[Problem to solve] Examine the entries and show every line in which the word "from" is found.

[Input data]
····················

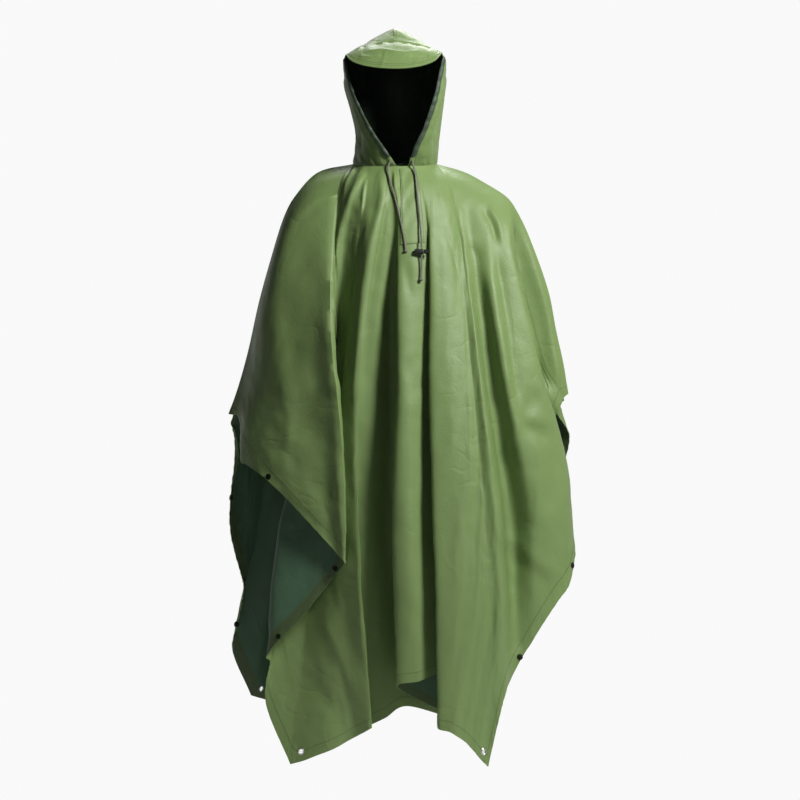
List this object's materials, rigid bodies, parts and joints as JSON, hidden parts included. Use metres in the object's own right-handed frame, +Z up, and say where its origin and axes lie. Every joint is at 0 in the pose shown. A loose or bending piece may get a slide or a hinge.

····················

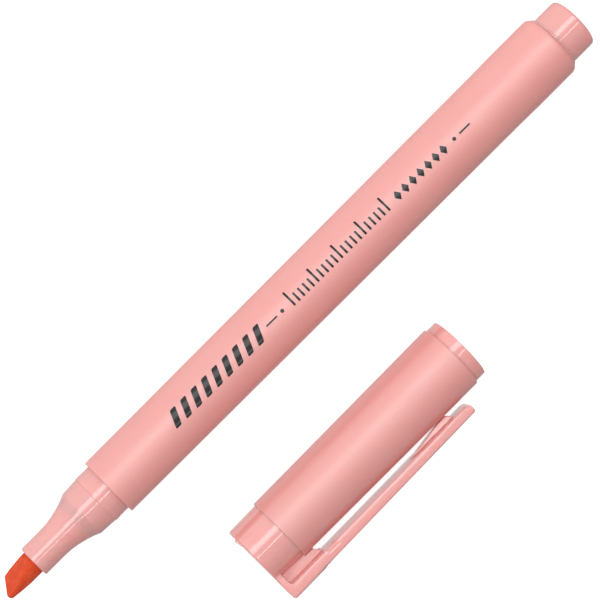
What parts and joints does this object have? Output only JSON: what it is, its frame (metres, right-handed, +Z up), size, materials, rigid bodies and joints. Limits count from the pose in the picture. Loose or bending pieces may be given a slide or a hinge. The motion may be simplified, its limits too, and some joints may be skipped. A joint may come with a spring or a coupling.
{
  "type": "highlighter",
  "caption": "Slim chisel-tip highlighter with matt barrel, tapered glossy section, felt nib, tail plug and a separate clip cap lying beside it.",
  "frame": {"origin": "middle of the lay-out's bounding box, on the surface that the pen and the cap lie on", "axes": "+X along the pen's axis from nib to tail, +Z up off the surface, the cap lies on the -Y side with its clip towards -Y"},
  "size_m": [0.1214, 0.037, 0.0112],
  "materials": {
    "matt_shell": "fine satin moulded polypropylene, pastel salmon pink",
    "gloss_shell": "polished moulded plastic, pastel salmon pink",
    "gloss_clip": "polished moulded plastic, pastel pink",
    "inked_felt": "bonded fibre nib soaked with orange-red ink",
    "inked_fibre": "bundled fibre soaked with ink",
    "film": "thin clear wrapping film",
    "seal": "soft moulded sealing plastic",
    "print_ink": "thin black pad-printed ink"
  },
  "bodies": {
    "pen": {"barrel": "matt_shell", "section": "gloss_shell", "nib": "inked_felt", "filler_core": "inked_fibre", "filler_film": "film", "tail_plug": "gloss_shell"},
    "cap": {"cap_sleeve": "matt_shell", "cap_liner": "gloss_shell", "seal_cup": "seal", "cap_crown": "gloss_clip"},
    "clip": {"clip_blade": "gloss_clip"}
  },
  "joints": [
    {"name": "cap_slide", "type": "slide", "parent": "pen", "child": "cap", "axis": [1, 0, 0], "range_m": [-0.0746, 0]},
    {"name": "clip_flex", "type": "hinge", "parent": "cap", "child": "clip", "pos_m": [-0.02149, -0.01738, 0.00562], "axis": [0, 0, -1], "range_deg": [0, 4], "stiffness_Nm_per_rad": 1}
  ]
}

····················

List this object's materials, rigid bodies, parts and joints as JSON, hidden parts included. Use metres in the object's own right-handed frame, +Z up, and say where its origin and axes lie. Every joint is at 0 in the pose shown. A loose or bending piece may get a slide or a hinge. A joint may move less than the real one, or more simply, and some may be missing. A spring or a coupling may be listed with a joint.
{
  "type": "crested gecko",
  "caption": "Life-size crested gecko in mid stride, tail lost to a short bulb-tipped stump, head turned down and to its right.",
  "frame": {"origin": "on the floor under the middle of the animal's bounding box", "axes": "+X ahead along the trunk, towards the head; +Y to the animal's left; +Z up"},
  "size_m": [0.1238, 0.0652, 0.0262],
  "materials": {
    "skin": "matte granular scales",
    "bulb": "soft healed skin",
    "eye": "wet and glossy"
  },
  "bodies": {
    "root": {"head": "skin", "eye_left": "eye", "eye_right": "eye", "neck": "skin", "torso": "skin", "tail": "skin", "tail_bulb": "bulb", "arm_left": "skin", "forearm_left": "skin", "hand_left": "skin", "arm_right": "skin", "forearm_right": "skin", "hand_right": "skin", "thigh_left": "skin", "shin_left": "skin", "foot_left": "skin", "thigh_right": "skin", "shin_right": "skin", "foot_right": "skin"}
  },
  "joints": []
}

····················

[Reply to the exercise]
What parts and joints does this object have? Output only JSON: what it is, its frame (metres, right-handed, +Z up), size, materials, rigid bodies and joints. Limits count from the pose in the picture. Loose or bending pieces may be given a slide or a hinge. The motion may be simplified, its limits too, and some joints may be skipped. A joint may come with a spring or a coupling.
  "frame": {"origin": "middle of the lay-out's bounding box, on the surface that the pen and the cap lie on", "axes": "+X along the pen's axis from nib to tail, +Z up off the surface, the cap lies on the -Y side with its clip towards -Y"},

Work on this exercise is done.